If you think about it, a computer is actually a network within itself, a group of components that are joined together by certain agreed-upon standards of communicating (and some wires). The Central Processing Unit (CPU) has a built in set of expectations of how and what it will send to or receive from each of the other components, such as the video card and monitor, the hard drive, the disk drive, the keyboard and mouse. Perhaps hundreds of times a second the computer checks the keyboard to see if you've pressed a key. It also throws a few cycles of its attention at the disk drive, the mouse, or anything else that's attached to its input ports.

This all comes from the old days of time-sharing, when the 'hard drive storage' of a computer wasn't built in, but was perhaps a separate roomful of magnetic tape machines on a different floor of the building, and the 'graphic display' was printed out by a noisy teletype that used to drive people crazy from the sound. All the stuff that we think of as modern desktop computers are just the minaturized versions of that kind of networked installation that used to be so big it needed a building, and so rare that people wouldline up to use it.

It is difficult to express all the differences between a computer on its own and a computer as part of a network. In most ways, when your computer is connected to a network, it is like having more computer available to you. More storage, more software, more options, sometimes more headaches. With some types of networks, computers can even share processing power to work on a complex job like high-resolution computer animation as a group. A network adds a lot to the abilities of a single computer.

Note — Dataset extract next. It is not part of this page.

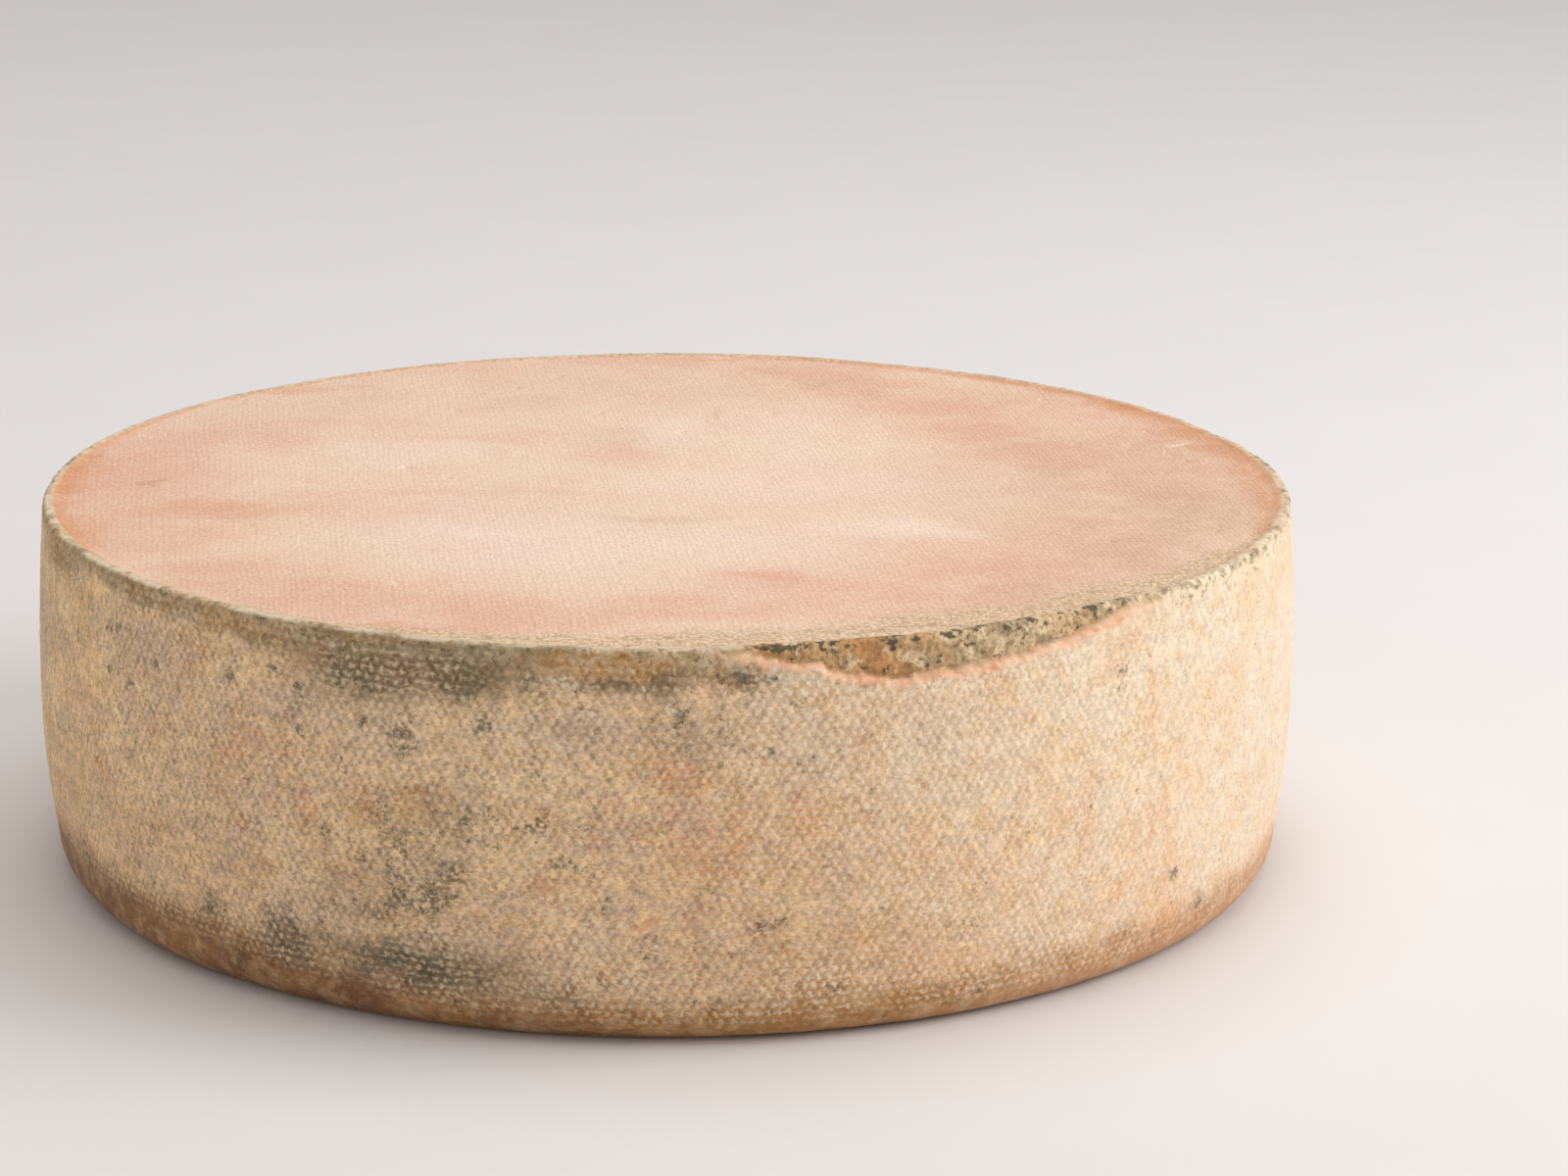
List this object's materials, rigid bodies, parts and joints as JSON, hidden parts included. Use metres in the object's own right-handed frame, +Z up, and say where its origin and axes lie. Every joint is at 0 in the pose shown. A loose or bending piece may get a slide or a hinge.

But, connecting to a network doesn't just represent adding access to more stuff for your personal convenience. There's something more, something that's hard to define and represents different things to each of the people on a network. Maybe it's because there are people on the network. Plugging a computer into a network is like giving a remote small town telephones, a library, and cable TV on the same day. Suddenly you've added access to more information, resources, AND access to all the people who're connected to that network.